What you have to do:
The data below holds the lines to copy: everything from the line containing "one furthest back" to the line containing "Vector(map(max, high, point))", both ends included, set down exactly.

----------------

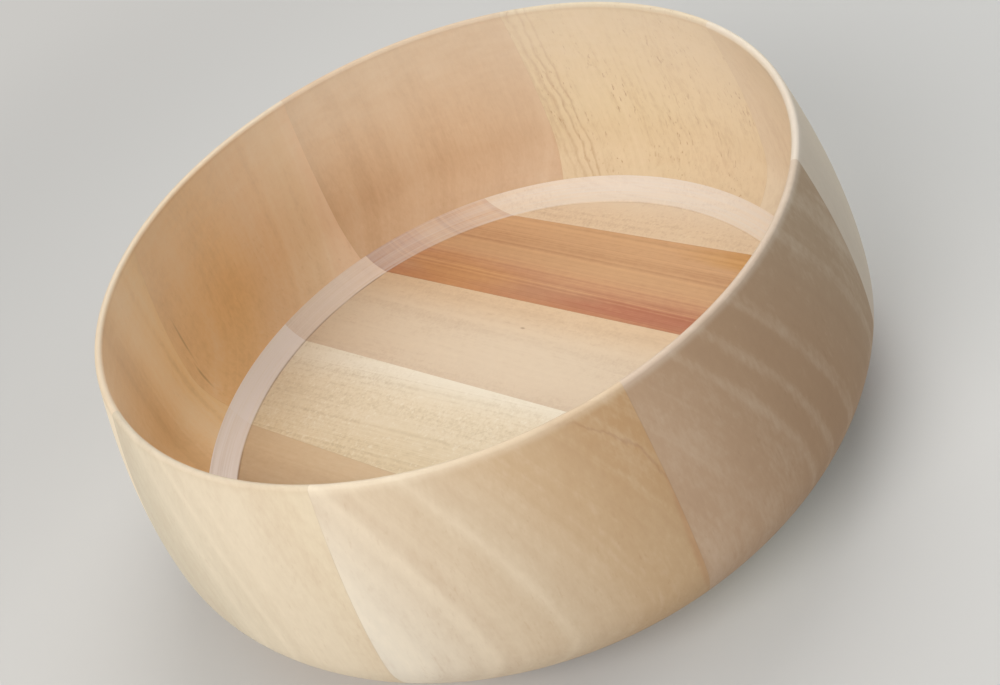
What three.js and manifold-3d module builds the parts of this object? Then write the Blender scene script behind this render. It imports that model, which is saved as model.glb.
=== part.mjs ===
// A round salad bowl of pale wood. Eight upright staves, glued edge to edge, make the wall. It stands on
// the edge of a round board of six strips, and wall and board are turned together, inside and out.
// Millimetres and degrees. +Z is up and the origin is the centre of the face that the bowl rests on.

import * as THREE from 'three';
import { mergeVertices } from 'three/addons/utils/BufferGeometryUtils.js';
import Module from 'manifold-3d';

// Driving dimensions of the turned shape
const height = 119; // from the table to the top of the rim
const rimDiameter = 272; // outside of the rim
const bellyDiameter = 300; // the widest part of the wall
const bellyHeight = 44; // height of the widest part
const footDiameter = 180; // the flat that the bowl rests on
const wallThickness = 4.2; // at the wall's foot, square to the surface
const rimThickness = 3; // the wall thins evenly from its foot to the rim
const upperCurve = 1.7; // power of the wall's curve above the belly, 1 is a straight slope

// Driving dimensions of the board
const boardThickness = 23; // at the edge, where the wall stands on it
const floorHeight = 14.5; // of the floor inside the bowl, above the table
const coveWidth = 8.9; // of the hollow that leads from the floor up to the wall
const coveDepth = 1.1; // of the hollow below a straight slope
const stripWidth = 53;
const stripCount = 6;
const middleJoint = -1; // distance of the board's middle joint from the bowl's centre
const grainAngle = -51; // direction of the strips, from +X

// Driving dimensions of the staves
const firstJoint = 16; // direction of the first joint of the wall, from +X
const staveWidths = [46, 46, 44, 45, 43, 43, 47, 46]; // in shares of the full turn

const glueGap = 0.3; // between pieces that are glued together

// Fineness of the curves
const stepsAround = 72;
const stepsUpperWall = 9;
const stepsLowerWall = 4;
const stepsRim = 6;
const stepsCove = 4;
const stepsFoot = 6;

const deg = Math.PI / 180;
const rimRadius = rimDiameter / 2;
const bellyRadius = bellyDiameter / 2;
const footRadius = footDiameter / 2;
const wallFoot = boardThickness + glueGap; // height of the staves' lower ends
const rimHeight = roundingStart();

// Height where the rim's rounding starts, square to the leaning wall, for a rounding that ends at the full
// height. The lean depends on the height itself, so the two settle in a few rounds.
function roundingStart() {
  let start = height;
  for (let i = 0; i < 20; i++) {
    const slope = ((bellyRadius - rimRadius) * upperCurve) / (start - bellyHeight);
    start = height - (rimThickness / 2) * (1 - slope / Math.hypot(1, slope));
  }
  return start;
}

// Outside of the bowl at a height, with the direction that faces out of the wood: a power curve from the
// belly up to the rim, and a quarter of an ellipse from the belly down to the foot
function outside(z) {
  if (z >= bellyHeight) {
    const rise = rimHeight - bellyHeight;
    const inwards = bellyRadius - rimRadius;
    const share = (z - bellyHeight) / rise;
    const slope = (inwards * upperCurve * share ** (upperCurve - 1)) / rise;
    const point = new THREE.Vector2(bellyRadius - inwards * share ** upperCurve, z);
    return { point, normal: new THREE.Vector2(1, slope).normalize() };
  }
  const across = bellyRadius - footRadius;
  const share = (bellyHeight - z) / bellyHeight;
  const reach = Math.sqrt(Math.max(0, 1 - share * share));
  const point = new THREE.Vector2(footRadius + across * reach, z);
  return { point, normal: new THREE.Vector2(reach / across, -share / bellyHeight).normalize() };
}

// Thickness of the wall where its outside is at a height
function thickness(z) {
  const share = (z - boardThickness) / (rimHeight - boardThickness);
  return THREE.MathUtils.lerp(wallThickness, rimThickness, THREE.MathUtils.clamp(share, 0, 1));
}

// Inside of the wall, square to the outside
function inside(z) {
  const { point, normal } = outside(z);
  return point.clone().addScaledVector(normal, -thickness(z));
}

// Inside radius of the wall at the height of the point itself, found by halving
function insideRadius(z) {
  let low = 0;
  let high = height;
  for (let i = 0; i < 40; i++) {
    const middle = (low + high) / 2;
    if (inside(middle).y < z) low = middle;
    else high = middle;
  }
  return inside(low).x;
}

// Heights of the wall's points, from its foot up to the rounding by way of the belly
function wallHeights() {
  const list = [];
  for (let i = 0; i < stepsLowerWall; i++) {
    list.push(wallFoot + ((bellyHeight - wallFoot) * i) / stepsLowerWall);
  }
  for (let i = 0; i <= stepsUpperWall; i++) {
    list.push(bellyHeight + ((rimHeight - bellyHeight) * i) / stepsUpperWall);
  }
  return list;
}

// Section of the wall: up the outside, over the rounded rim, down the inside and back along its foot
function wallSection() {
  const up = wallHeights().map((z) => outside(z).point);
  const start = outside(rimHeight);
  const rimCentre = start.point.clone().addScaledVector(start.normal, -rimThickness / 2);
  const over = [];
  for (let i = 1; i <= stepsRim; i++) {
    const turn = (180 * deg * i) / stepsRim; // the middle one is the top of the rim
    const out = new THREE.Vector2(Math.cos(turn), Math.sin(turn));
    if (turn > start.normal.angle()) over.push(rimCentre.clone().addScaledVector(out, rimThickness / 2));
  }
  const down = wallHeights().reverse().map(inside).filter((point) => point.y > wallFoot + glueGap);
  const foot = new THREE.Vector2(insideRadius(wallFoot), wallFoot);
  return [...up, ...over, ...down, foot, up[0].clone()];
}

// Section of the board: out along the foot, up the outside, in along the edge that carries the wall, down
// the cove and back along the floor
function boardSection() {
  const out = [new THREE.Vector2(0, 0)];
  for (let i = 0; i <= stepsFoot; i++) {
    out.push(outside(boardThickness * (i / stepsFoot) ** 2).point); // closer together where it lies flat
  }
  const coveTop = new THREE.Vector2(insideRadius(wallFoot), boardThickness);
  const coveFoot = new THREE.Vector2(coveTop.x - coveWidth, floorHeight);
  const hollow = coveFoot.clone().sub(coveTop).normalize().rotateAround(new THREE.Vector2(), 90 * deg);
  const cove = [];
  for (let i = 0; i <= stepsCove; i++) {
    const share = i / stepsCove;
    const deep = 4 * coveDepth * share * (1 - share);
    cove.push(coveTop.clone().lerp(coveFoot, share).addScaledVector(hollow, deep));
  }
  return [...out, ...cove, new THREE.Vector2(0, floorHeight)];
}

// Solids are cut and joined as closed meshes
const wasm = await Module();
wasm.setup();

function toSolid(geometry) {
  const bare = geometry.clone();
  bare.deleteAttribute('normal');
  bare.deleteAttribute('uv');
  const merged = mergeVertices(bare);
  const vertProperties = new Float32Array(merged.attributes.position.array);
  const triVerts = new Uint32Array(merged.index.array);
  return new wasm.Manifold(new wasm.Mesh({ numProp: 3, vertProperties, triVerts }));
}

function toGeometry(solid) {
  const mesh = solid.getMesh();
  const geometry = new THREE.BufferGeometry();
  geometry.setAttribute('position', new THREE.BufferAttribute(mesh.vertProperties, 3));
  geometry.setIndex(new THREE.BufferAttribute(mesh.triVerts, 1));
  geometry.computeVertexNormals();
  return geometry;
}

// A section turned about the bowl's axis
function turned(section) {
  return toSolid(new THREE.LatheGeometry(section, stepsAround).rotateX(90 * deg));
}

// The room that one stave takes: a wedge between two joints, each drawn in by half the glue gap
function staveRoom(from, to) {
  const middle = (from + to) / 2;
  const half = (to - from) / 2;
  const far = 2 * Math.max(bellyRadius, rimRadius);
  const tip = glueGap / 2 / Math.sin(half * deg);
  const apex = new THREE.Vector2(tip, 0);
  const side = new THREE.Vector2(Math.cos(half * deg), Math.sin(half * deg)).multiplyScalar(far);
  const corners = [apex, new THREE.Vector2(tip + side.x, -side.y), new THREE.Vector2(tip + side.x, side.y)];
  const wedge = new THREE.ExtrudeGeometry(new THREE.Shape(corners), { depth: height, bevelEnabled: false });
  return toSolid(wedge.translate(0, 0, 1).rotateZ(middle * deg));
}

// The room that one strip takes across the board, the outer two running out to its edge
function stripRoom(from, to) {
  const long = 4 * Math.max(bellyRadius, footRadius);
  const wide = to - from - glueGap;
  const slab = new THREE.BoxGeometry(long, wide, 4 * boardThickness);
  return toSolid(slab.translate(0, (from + to) / 2, 0).rotateZ(grainAngle * deg));
}

function wood(color, roughness) {
  return new THREE.MeshStandardMaterial({ color, roughness, metalness: 0 });
}

function piece(name, solid, material) {
  const mesh = new THREE.Mesh(toGeometry(solid), material);
  mesh.name = name;
  return mesh;
}

// Staves, numbered round from the first joint towards +Y
const staveWoods = [
  wood(0xe6cfa6, 0.6), // pale straw, with open pores
  wood(0xdcb592, 0.6), // pinkish tan
  wood(0xd2a679, 0.6), // warm tan
  wood(0xcfa074, 0.6), // orange tan
  wood(0xe9d3ac, 0.6), // cream
  wood(0xe4c69d, 0.6), // cream to honey
  wood(0xc9a887, 0.6), // greyed pink brown
  wood(0xdcbd99, 0.6), // plain beige
];

function makeWall() {
  const wall = new THREE.Group();
  const ring = turned(wallSection());
  const shares = staveWidths.reduce((sum, width) => sum + width, 0);
  let from = firstJoint;
  staveWidths.forEach((width, i) => {
    const to = from + (360 * width) / shares;
    wall.add(piece(`wall_stave_${i + 1}`, ring.intersect(staveRoom(from, to)), staveWoods[i]));
    from = to;
  });
  return wall;
}

// Strips, numbered from the one furthest back
const stripWoods = [
  wood(0xe7d0a4, 0.6), // pale straw
  wood(0xcf9361, 0.6), // orange brown
  wood(0xdfbe9b, 0.6), // pinkish beige
  wood(0xe9d5aa, 0.6), // pale, flecked
  wood(0xd3a57b, 0.6), // pink tan
  wood(0xdab88f, 0.6), // light tan
];

function makeBase() {
  const base = new THREE.Group();
  const board = turned(boardSection());
  const edge = 2 * Math.max(bellyRadius, footRadius);
  for (let i = 0; i < stripCount; i++) {
    const upper = i === 0 ? edge : middleJoint + stripWidth * (stripCount / 2 - i);
    const lower = i === stripCount - 1 ? -edge : middleJoint + stripWidth * (stripCount / 2 - i - 1);
    base.add(piece(`base_strip_${i + 1}`, board.intersect(stripRoom(lower, upper)), stripWoods[i]));
  }
  return base;
}

const bowl = new THREE.Group();
bowl.add(makeBase(), makeWall());

export default bowl;
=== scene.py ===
import math

import bmesh
import bpy
import numpy as np
from mathutils import Matrix, Vector


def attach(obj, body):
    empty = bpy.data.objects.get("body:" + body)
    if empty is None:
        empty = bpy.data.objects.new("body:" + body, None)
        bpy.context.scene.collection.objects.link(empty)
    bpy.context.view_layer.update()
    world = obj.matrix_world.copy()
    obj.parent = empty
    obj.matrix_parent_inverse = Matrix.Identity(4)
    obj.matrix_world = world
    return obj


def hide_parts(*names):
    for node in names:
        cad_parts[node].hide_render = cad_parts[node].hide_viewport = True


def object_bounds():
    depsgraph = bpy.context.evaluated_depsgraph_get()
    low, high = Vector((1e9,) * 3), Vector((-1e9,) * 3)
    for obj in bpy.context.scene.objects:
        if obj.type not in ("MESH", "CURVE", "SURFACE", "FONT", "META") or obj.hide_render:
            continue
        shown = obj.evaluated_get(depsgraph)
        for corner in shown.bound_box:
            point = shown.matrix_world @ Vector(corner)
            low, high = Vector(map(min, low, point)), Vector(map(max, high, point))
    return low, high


# A round salad bowl of bare wood: eight upright staves glued into a wall, which stands on a round board of
# six strips. Lengths are millimetres and angles are degrees, unless a note says otherwise.

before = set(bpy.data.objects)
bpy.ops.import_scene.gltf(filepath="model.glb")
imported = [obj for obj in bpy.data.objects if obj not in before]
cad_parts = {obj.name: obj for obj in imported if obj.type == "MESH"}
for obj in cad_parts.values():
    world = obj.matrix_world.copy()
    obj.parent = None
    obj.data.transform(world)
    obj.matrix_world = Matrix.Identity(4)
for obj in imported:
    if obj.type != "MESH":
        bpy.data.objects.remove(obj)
cadLow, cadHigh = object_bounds()
mm = 0.001
print("frame loaded:", len(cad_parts), "pieces of wood")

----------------

Written reply:
// Strips, numbered from the one furthest back
const stripWoods = [
  wood(0xe7d0a4, 0.6), // pale straw
  wood(0xcf9361, 0.6), // orange brown
  wood(0xdfbe9b, 0.6), // pinkish beige
  wood(0xe9d5aa, 0.6), // pale, flecked
  wood(0xd3a57b, 0.6), // pink tan
  wood(0xdab88f, 0.6), // light tan
];

function makeBase() {
  const base = new THREE.Group();
  const board = turned(boardSection());
  const edge = 2 * Math.max(bellyRadius, footRadius);
  for (let i = 0; i < stripCount; i++) {
    const upper = i === 0 ? edge : middleJoint + stripWidth * (stripCount / 2 - i);
    const lower = i === stripCount - 1 ? -edge : middleJoint + stripWidth * (stripCount / 2 - i - 1);
    base.add(piece(`base_strip_${i + 1}`, board.intersect(stripRoom(lower, upper)), stripWoods[i]));
  }
  return base;
}

const bowl = new THREE.Group();
bowl.add(makeBase(), makeWall());

export default bowl;
=== scene.py ===
import math

import bmesh
import bpy
import numpy as np
from mathutils import Matrix, Vector


def attach(obj, body):
    empty = bpy.data.objects.get("body:" + body)
    if empty is None:
        empty = bpy.data.objects.new("body:" + body, None)
        bpy.context.scene.collection.objects.link(empty)
    bpy.context.view_layer.update()
    world = obj.matrix_world.copy()
    obj.parent = empty
    obj.matrix_parent_inverse = Matrix.Identity(4)
    obj.matrix_world = world
    return obj


def hide_parts(*names):
    for node in names:
        cad_parts[node].hide_render = cad_parts[node].hide_viewport = True


def object_bounds():
    depsgraph = bpy.context.evaluated_depsgraph_get()
    low, high = Vector((1e9,) * 3), Vector((-1e9,) * 3)
    for obj in bpy.context.scene.objects:
        if obj.type not in ("MESH", "CURVE", "SURFACE", "FONT", "META") or obj.hide_render:
            continue
        shown = obj.evaluated_get(depsgraph)
        for corner in shown.bound_box:
            point = shown.matrix_world @ Vector(corner)
            low, high = Vector(map(min, low, point)), Vector(map(max, high, point))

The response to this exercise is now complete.